Make sure that there isn’t any vibration or pull in the steering wheel. Try to turn the vehicle both ways at several different speeds, this will give you an idea of how the vehicle handles and whether the chassis rolls due to soft suspension.

What’s the visibility like? You should be able to have a good view of your surrounding from the driver’s seat using the mirrors. New cars tend to have large beams on the roll bar which can obscure vision slightly but are required due to new safety legislation.

When on the road, accelerate quickly and brake sharply to ensure everything works as it should. It is also important that you run the car in every gear to ensure that there is no grinding or difficulty trying to shift. If possible try to find a location where you can turn the car in a full circle to see what the turning circle is like.

Modern cars have a lot of electrical devices and these are typically the first thing that goes wrong. Make sure you turn everything on to ensure it works, including air-con, heated seats, windscreen wipers and all the buttons on the radio.

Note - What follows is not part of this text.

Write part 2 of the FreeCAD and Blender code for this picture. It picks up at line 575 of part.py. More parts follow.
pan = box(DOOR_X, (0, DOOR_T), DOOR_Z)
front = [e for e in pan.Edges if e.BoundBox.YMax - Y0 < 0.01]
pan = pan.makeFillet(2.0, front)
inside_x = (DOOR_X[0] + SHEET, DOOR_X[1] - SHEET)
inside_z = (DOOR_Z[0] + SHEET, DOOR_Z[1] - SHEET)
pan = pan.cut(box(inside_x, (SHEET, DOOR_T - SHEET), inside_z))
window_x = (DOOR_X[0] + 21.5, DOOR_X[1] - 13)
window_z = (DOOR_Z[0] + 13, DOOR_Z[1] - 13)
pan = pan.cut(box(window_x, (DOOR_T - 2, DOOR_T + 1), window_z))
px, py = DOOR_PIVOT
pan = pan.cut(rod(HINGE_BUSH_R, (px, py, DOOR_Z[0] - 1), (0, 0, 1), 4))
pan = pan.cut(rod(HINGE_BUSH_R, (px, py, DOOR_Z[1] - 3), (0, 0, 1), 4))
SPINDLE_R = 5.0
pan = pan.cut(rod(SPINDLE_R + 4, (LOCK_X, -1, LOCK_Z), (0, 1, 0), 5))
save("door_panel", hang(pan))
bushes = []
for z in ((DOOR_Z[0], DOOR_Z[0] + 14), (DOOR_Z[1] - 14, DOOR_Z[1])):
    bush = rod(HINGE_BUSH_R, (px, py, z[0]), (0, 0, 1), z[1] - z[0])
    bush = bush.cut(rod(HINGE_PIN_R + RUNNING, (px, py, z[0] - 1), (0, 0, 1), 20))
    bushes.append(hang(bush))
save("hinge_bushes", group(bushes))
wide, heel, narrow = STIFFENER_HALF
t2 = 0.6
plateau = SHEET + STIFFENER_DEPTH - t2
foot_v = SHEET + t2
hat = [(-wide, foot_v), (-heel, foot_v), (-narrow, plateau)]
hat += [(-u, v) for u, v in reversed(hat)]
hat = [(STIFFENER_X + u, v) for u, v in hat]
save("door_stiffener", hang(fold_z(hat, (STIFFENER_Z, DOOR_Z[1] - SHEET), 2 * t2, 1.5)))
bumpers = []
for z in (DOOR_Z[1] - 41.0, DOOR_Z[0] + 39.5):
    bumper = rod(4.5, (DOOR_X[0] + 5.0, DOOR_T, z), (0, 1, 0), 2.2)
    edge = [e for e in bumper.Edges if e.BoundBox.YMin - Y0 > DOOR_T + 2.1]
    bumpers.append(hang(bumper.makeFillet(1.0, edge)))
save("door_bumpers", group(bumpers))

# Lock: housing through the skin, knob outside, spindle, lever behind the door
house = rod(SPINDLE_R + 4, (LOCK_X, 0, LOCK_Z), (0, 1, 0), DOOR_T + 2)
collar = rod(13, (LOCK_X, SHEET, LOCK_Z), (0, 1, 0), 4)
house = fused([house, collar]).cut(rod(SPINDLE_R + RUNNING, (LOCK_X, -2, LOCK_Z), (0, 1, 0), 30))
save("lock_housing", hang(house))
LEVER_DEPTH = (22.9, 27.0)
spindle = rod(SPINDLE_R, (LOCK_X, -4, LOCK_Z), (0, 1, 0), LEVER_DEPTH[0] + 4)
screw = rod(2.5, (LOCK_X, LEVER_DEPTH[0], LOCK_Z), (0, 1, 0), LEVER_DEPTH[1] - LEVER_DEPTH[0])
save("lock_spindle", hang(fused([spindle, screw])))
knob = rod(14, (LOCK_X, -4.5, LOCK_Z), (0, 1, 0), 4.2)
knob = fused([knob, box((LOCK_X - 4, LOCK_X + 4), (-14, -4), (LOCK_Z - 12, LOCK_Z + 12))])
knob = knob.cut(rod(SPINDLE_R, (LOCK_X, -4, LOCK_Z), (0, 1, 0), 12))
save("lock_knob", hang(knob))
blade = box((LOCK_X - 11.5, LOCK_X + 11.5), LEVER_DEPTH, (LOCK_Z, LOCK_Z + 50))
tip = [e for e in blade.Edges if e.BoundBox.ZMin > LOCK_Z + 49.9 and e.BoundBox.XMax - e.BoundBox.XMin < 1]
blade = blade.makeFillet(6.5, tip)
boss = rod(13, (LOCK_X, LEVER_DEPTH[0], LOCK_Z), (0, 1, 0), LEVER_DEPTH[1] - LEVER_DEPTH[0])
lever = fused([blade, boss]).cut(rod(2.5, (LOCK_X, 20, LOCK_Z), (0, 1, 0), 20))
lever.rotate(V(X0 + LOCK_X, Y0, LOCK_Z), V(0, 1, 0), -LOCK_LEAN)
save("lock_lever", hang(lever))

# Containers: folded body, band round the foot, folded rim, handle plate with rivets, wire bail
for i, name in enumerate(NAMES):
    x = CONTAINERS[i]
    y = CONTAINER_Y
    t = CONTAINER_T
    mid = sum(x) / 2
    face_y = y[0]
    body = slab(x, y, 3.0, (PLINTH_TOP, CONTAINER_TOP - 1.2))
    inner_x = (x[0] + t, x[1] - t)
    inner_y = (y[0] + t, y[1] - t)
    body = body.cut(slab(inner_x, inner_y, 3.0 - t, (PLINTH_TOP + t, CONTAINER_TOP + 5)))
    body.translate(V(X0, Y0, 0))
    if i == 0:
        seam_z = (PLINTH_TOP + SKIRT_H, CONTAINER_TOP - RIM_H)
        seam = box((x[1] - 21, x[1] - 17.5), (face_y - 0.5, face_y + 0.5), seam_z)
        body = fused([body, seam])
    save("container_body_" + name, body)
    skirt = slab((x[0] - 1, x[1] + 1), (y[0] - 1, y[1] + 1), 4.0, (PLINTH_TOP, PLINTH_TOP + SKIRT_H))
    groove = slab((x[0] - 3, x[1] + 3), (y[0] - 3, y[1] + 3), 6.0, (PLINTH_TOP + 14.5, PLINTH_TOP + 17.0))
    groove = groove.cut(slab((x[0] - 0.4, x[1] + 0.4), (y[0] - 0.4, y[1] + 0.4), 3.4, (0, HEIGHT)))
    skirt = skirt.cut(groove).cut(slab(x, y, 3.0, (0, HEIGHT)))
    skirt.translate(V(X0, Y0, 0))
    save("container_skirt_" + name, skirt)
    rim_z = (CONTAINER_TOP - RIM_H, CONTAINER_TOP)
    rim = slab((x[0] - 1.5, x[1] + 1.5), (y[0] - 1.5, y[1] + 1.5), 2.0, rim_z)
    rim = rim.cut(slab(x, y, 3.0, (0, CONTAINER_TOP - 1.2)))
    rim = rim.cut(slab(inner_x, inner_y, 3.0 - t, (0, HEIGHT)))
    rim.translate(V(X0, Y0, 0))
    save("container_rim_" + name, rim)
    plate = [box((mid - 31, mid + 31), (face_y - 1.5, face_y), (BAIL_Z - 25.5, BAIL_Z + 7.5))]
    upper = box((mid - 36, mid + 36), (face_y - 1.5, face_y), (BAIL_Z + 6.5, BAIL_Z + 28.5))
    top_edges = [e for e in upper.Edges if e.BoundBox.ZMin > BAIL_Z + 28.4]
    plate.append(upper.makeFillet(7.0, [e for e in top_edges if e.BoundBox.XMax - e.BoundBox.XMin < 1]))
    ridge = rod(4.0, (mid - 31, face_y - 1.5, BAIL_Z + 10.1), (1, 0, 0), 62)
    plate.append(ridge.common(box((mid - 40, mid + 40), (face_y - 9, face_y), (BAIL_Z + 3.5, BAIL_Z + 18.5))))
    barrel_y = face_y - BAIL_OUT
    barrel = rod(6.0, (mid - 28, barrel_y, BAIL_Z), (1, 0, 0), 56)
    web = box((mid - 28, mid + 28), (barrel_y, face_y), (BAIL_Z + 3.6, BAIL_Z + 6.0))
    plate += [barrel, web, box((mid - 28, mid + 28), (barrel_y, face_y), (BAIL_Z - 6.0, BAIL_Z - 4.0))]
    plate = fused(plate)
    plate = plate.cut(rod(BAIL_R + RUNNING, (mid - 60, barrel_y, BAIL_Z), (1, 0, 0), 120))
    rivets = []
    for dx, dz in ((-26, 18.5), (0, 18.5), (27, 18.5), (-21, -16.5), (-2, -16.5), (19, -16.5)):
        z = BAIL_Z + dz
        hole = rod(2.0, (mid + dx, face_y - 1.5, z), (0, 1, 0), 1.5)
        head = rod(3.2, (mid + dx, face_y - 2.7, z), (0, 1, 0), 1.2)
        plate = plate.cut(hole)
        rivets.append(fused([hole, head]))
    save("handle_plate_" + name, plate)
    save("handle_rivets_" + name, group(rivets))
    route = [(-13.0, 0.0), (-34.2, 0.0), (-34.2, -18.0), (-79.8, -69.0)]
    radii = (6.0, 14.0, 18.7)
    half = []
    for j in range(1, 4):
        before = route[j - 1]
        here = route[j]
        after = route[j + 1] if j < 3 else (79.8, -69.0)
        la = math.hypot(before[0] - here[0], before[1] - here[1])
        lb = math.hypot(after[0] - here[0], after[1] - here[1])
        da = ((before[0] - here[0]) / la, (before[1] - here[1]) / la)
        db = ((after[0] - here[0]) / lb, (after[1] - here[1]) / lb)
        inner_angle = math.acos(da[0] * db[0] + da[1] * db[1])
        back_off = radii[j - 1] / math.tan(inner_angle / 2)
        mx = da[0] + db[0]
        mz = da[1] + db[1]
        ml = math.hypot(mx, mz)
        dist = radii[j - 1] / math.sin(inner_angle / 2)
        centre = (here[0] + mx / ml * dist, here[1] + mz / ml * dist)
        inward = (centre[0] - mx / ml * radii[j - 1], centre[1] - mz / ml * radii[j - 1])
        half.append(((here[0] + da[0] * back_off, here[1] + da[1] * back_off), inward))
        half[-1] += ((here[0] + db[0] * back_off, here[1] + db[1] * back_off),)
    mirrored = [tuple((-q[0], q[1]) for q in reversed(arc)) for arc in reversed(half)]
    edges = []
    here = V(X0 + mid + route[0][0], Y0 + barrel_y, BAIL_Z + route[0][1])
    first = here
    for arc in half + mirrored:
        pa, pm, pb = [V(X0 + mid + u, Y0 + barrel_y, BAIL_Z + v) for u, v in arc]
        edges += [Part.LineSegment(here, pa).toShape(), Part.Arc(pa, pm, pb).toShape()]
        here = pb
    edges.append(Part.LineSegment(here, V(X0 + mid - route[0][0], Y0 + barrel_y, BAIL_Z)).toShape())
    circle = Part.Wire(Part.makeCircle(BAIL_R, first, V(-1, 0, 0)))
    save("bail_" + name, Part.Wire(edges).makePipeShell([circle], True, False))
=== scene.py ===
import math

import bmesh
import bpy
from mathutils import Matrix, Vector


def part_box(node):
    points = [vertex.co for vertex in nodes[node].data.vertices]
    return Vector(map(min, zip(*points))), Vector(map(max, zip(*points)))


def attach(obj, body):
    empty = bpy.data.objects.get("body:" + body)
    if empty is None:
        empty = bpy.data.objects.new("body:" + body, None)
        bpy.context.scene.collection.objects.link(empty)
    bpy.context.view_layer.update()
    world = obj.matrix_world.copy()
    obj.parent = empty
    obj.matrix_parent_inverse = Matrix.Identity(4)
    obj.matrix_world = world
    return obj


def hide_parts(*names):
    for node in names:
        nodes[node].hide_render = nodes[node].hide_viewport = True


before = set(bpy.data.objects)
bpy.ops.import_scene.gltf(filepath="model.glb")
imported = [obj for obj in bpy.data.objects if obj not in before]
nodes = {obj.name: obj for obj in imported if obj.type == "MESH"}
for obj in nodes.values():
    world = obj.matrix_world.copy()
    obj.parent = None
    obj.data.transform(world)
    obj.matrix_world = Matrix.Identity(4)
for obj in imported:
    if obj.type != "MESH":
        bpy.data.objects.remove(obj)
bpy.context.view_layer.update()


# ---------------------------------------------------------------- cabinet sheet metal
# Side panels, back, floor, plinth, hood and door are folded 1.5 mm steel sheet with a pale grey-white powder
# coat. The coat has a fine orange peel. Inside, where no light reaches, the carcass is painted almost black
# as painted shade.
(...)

If possible take a friend or family member along with you and have them sit in the back. By weighing down the rear of the car you can find out what the drive will be like in normal, every-day conditions and can expose poor rear suspension.  This will also give you a good idea of what the passenger’s space is like and if the ride is still smooth with additional passengers.

After the Test

Once you’ve completed the test drive it is a good idea to think about the ride and give the car another look over. Allow yourself time to think about whether or not this is the vehicle for you away from any pressure of the salesman. Don’t be afraid to walk away or ask for another test drive at this point, you’re under no commitment and nothing is expected of you just because you’ve been for a test drive.

If you’re ready to buy then that’s great! Go and talk to the seller about purchasing the vehicle.